That isn't what's being advocated here at all. If anything it's what we're trying to fight back against, because an inscrutable Office Action invites public speculation and dissection of everyone and anyone with whom the banned editor ever clashed. So not only is the complainant presumably harmed, but everyone—even people who were just opponents and not victims—become victimized by the mob. —/Mendaliv//Δ's/ 17:22, 2 July 2019 (UTC)
While we choose not to think of what we are doing as crowd-sourced justice, it is easy to see how the way we handle discipline (especially AN/ANI, but to some extent also ArbCom), where everyone chimes in and debates what would be best until some consensus emerges, would seem to an outsider like civilized mob rule. As the harassment of innocents that you cite reveals, there's an argument to be made that it only works for as long as we choose to not behave like a mob. Compassionate727 (T·C) 17:33, 2 July 2019 (UTC)
Nobody is talking about AN/ANI or public witch trials for harassers, and if that's what you're getting out of this discussion, I suggest you read more closely. We are calling for self governance and separation of powers. We don't want an inscrutable black box of God-knows-who reviewing God-knows-what and deciding both that an investigation is merited and punishment is warranted. We don't want our community standards decided by people from outside of enwiki who weren't chosen for being in touch with our community standards.
Let me make this absolutely clear: Nobody here is calling for fully public trials, a fully public airing of evidence, or an ad hoc decision made by a consensus of participating editors in cases of harassment. Nobody has called for that and it's insulting to compare what we're trying to achieve here with ANI. —/Mendaliv//Δ's/ 17:41, 2 July 2019 (UTC)
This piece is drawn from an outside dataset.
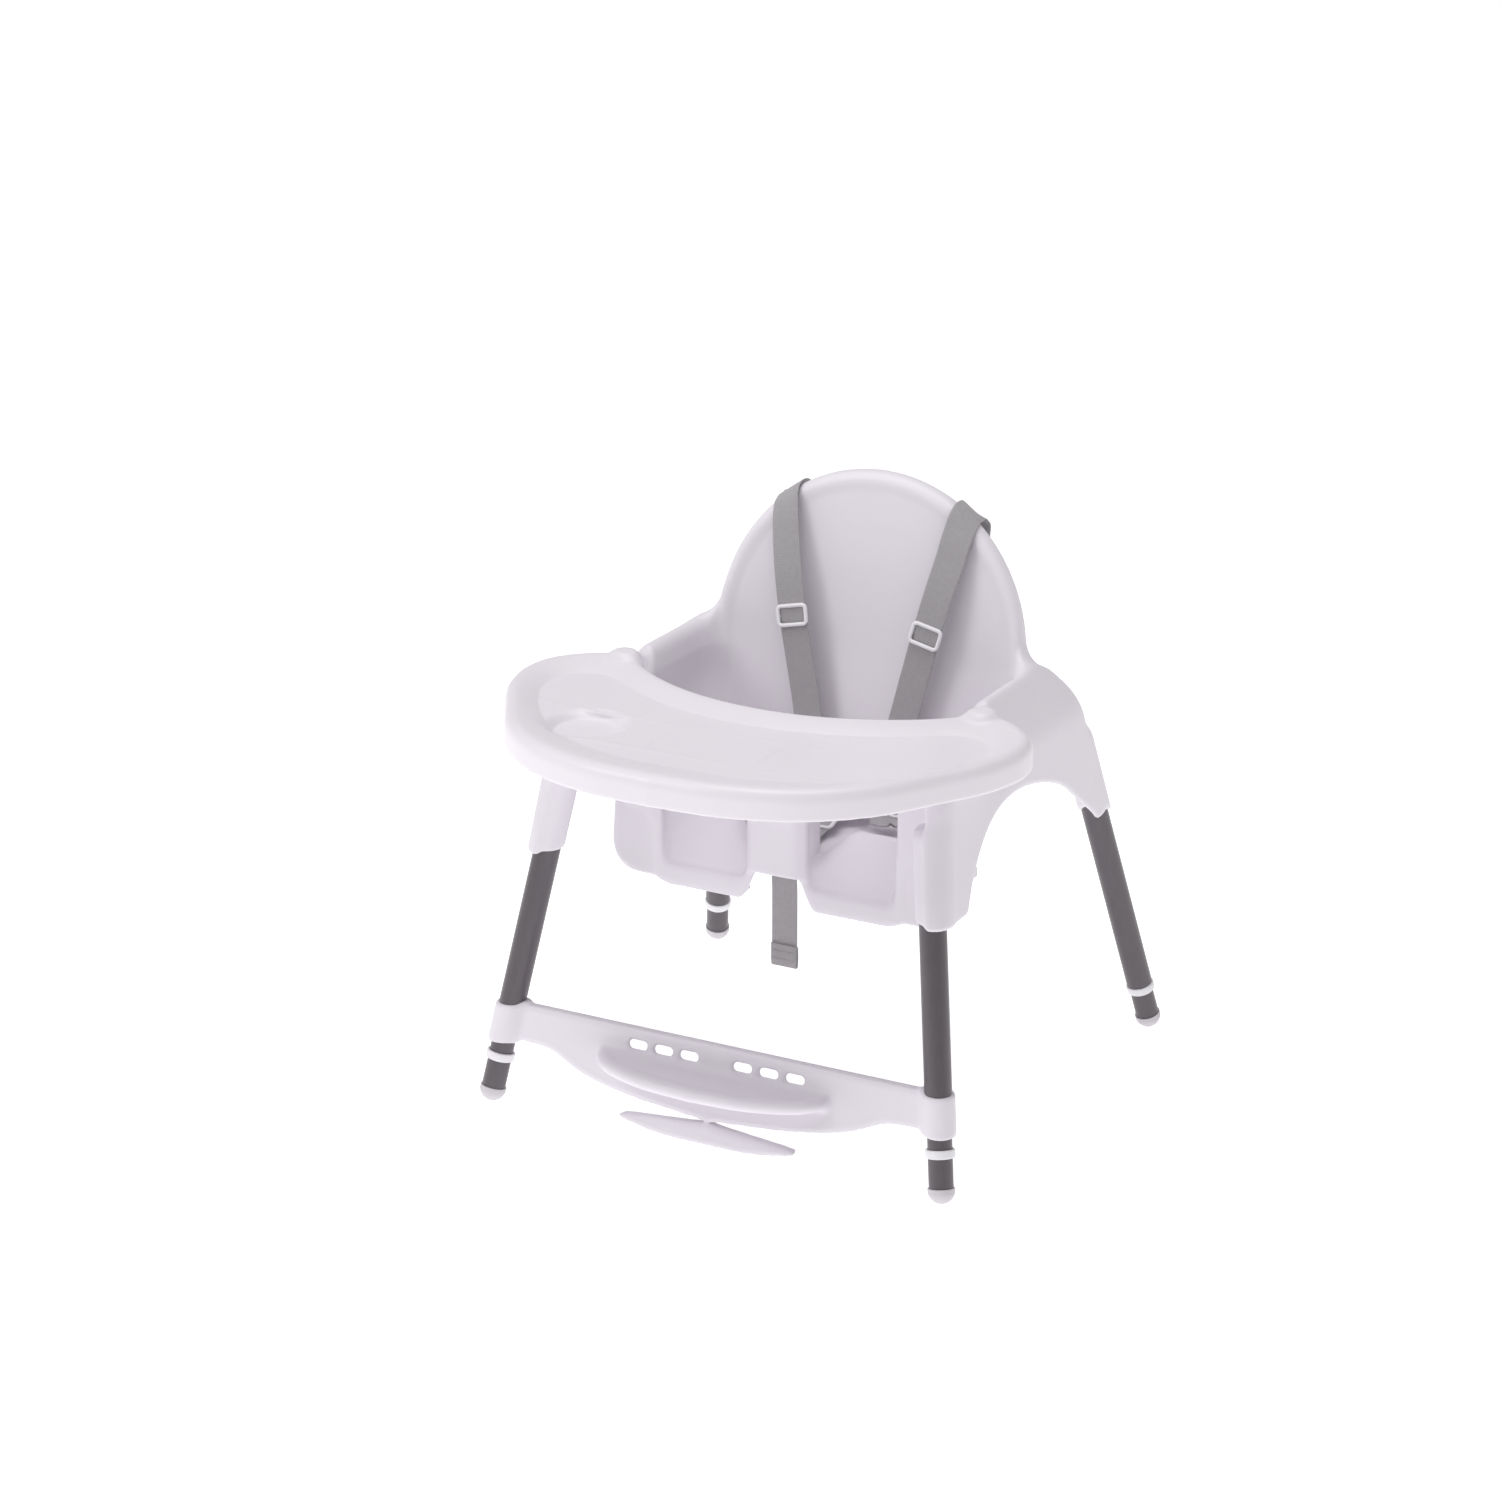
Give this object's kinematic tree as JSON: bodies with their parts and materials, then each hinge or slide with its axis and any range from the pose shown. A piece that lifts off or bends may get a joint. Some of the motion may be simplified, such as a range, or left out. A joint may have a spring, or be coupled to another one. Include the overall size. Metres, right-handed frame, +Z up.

I justified my position poorly. What I was trying to communicate is that most outsiders will expect a difference in competence and professionalism between paid, full-time rule enforcers (the WMF staff, in this case) and random volunteers (that is, whatever community process you want to choose). I'm not advancing this position, merely claiming it is not absurd, and that I don't think its fair to bash the professional journalist for not standing up for our (really rather flawed) community processes for dealing with harassment. Compassionate727 (T·C) 19:19, 2 July 2019 (UTC)
But what ArbCom is doing is not passing judgment. It is protecting the Wiki. People do not get sanctioned/banned as punishment; it happens because they are impairing the quality of Wikipedia. Unfortunately, this point gets blurred because most of the cases brought to ArbCom involve volunteer misbehavior. And there is the fact that all of this ponderous process -- RfCs, WP:AN/I, ArbCom -- is not to punish but simply to get people to change their behavior, to learn that the motto "anyone can edit" does have a number of restrictions. Do we need to point out that an editor who is otherwise unobjectionable -- is civil, avoids conflict, follows the rules as best as they can -- can still be banned if they fail WP:COMPETENCE? We've banned people whose English is abysmal. The issue of harassment has been missed in large part because it doesn't directly relate to protecting the Wiki, but needs to be addressed. (And needless to say, harassment needs to be handled in a manner that the community agrees to. Or the community will dissolve.) -- llywrch (talk) 20:47, 2 July 2019 (UTC)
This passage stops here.